Sierra Leone Telegraph: 7 January 2016
Joseph Fitzgerald Kamara – the man brought in by president Koroma in his sweeping cabinet reshuffle to bring in the New Year and help keep the president on the straight and narrow legally, has had his day of baptism at State House.
According to report from State House Communications Unit, the newly appointed attorney general and minister of justice – Joseph Fitzgerald Kamara, was sworn in by president Koroma and took his oath of office, at a ceremony held in State House on Tuesday, 5 January 2016.
Until his appointment as attorney general a few weeks ago, Joseph Kamara was head of the country’s Anti-corruption Commission (ACC), a job many say he could have shown more mettle by bringing to justice, those regarded as political sacred cows.
He replaces the sacked justice minister – Frank kargbo, whose future is yet to be determined by president Koroma.
There are rumours Kargbo may take up a key role in the APC party executive, to help steer the party’s convention this year and pave the way for president Koroma to continue as the Chairman of the party after leaving office in 2017.
Frank Kargbo (Photo) may also be appointed to fill one of the other vacancies still open in the cabinet, though this is less likely, given the circumstances of his dismissal at the justice ministry.
Much is now expected of the new attorney general and minister of justice. But will Joseph Kamara live up to expectations?
At the swearing in ceremony, president Koroma reminded Joseph Kamara of his professional experience as a Judge, and said that with Kamara’s performance at the ACC, he was optimistic he would live up to the expectations of Sierra Leoneans.
According to State House report; accepting his appointment, Joseph Kamara thanked President Koroma for the confidence reposed in him, and made a firm commitment to live up to expectations in discharging his duties as attorney general and minister of justice.
He also assured the people of Sierra Leone, the dispensation of justice for all.
So what will Joseph Kamara find in his in-tray when he arrives in his new office this morning?
First he will need to grapple with the president’s decision to refuse presidential assent for the private member’s Abortion Bill, that was recently passed by parliament to legalise abortion in certain circumstances.
But the relaxation of abortion laws in Sierra Leone was not on the Koroma government’s law reform agenda. Hence the president is finding it difficult to cross the paths of religious groups that are against abortion.
President Koroma’s decision to send the Bill back to parliament will prove very unpopular for parliamentarians, whose continuous support he is going to need to see his way through the rest of his time in office. To rock the boat now, will only serve as a fly in the ointment.
Joseph Kamara may therefore need to use his strong legal background and experience to help soften the Bill to get it through parliament a second time, with major amendments in order to keep both parliament and religious groups happy. He will be walking a tightrope.

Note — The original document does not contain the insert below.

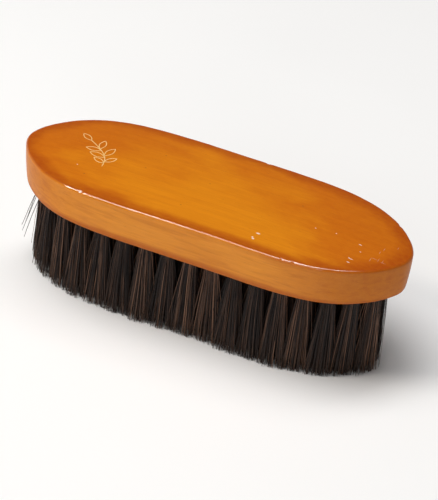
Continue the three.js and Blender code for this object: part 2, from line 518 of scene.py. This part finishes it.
def stain_and_end_shade(tree, x, from_edge, clouds, on_side):
    """Where dark stain has gathered: round the top, at its edge and low on the side; towards both
    ends of the side the darkening is painted shade.
    """
    ragged = math_node(tree, "ADD", from_edge, math_node(tree, "MULTIPLY_ADD", clouds, 16.0, -9.0))
    top = times(tree, fade(tree, ragged, 9.0, 0.0), fade(tree, from_edge, -0.2, 0.6))
    edge = times(tree, fade(tree, from_edge, -3.6, -0.6), fade(tree, from_edge, 1.2, 0.2))
    low = times(tree, fade(tree, from_edge, -15.0, -19.5), fade(tree, from_edge, -26.0, -24.0))
    amount = times(tree, top, TOP_STAIN)
    for part in (
        times(tree, edge, fade(tree, x, 0.030, 0.050, 0.15, 0.5)),
        times(tree, low, LOW_STAIN),
        # Painted shade: the side darker towards its right end and its left end.
        times(tree, fade(tree, x, 0.035, 0.080, 0.0, RIGHT_END_SHADE), on_side),
        times(tree, fade(tree, x, -0.045, -0.085, 0.0, LEFT_END_SHADE), on_side),
    ):
        amount = math_node(tree, "MAXIMUM", amount, part)
    return amount


def varnish_gloss(tree, x, from_edge):
    """Low on the side, higher on the top, and highest where the rim has been rubbed."""
    rubbed = fade(tree, noise(tree, (5, 3, 3), detail=2), 0.36, 0.60, 0.45, 1.0)
    at_rim = times(tree, fade(tree, from_edge, 1.1, 0.7),
                   fade(tree, from_edge, -0.4, 0.05, 0.0, 0.8))
    left = fade(tree, x, -0.03, 0.02, 0.9, 0.2)
    right = times(tree, fade(tree, x, 0.040, 0.060, 0.2, 1.0),
                  fade(tree, x, 0.080, 0.090, 1.0, 0.3))
    rim = times(tree, times(tree, rubbed, at_rim), math_node(tree, "MAXIMUM", left, right))
    return math_node(tree, "ADD", fade(tree, from_edge, -0.4, 0.0, 0.1, 0.2), rim)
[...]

Another hot issue staring at Joseph Kamara in his new office, is the question of what to do with the Alie Kabba versus local government minister Diana Konomanyi case, that has become heavily politicised and polarised. (Photo: Diana and president Koroma).

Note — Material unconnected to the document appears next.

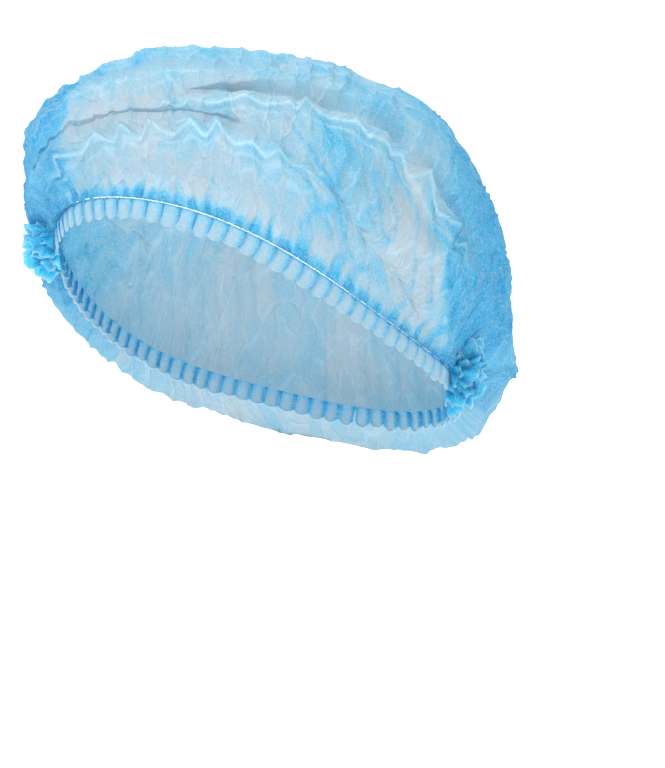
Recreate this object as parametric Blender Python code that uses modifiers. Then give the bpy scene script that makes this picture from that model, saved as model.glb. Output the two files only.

The fact is that this is a bogus criminal case brought by the State against Alie Kabba for alleged bigamy, to score political points.
What can Joseph Kamara do?
Given the heightened public discussion of the case and its politicisation by both government and the opposition, Joseph Kamara may be wise to advice that the principle of nolle prosequi (no case to answer) be applied.
This will quite rightly allow sanity to return to the country, as well as give the president the mental space to get on with the task of rebuilding the country, post-Ebola.
Right now, the president is being distracted by choosing to fight a futile and destructive battle he does NOT need. (Photo: Mr and Mrs Joseph Kamara and president Koroma).
But whatever choices and decisions Joseph Kamara makes today and in the coming weeks, will come to define the rest of his time in his new job as attorney general and justice minister. And perhaps, may even shape his presidential ambition.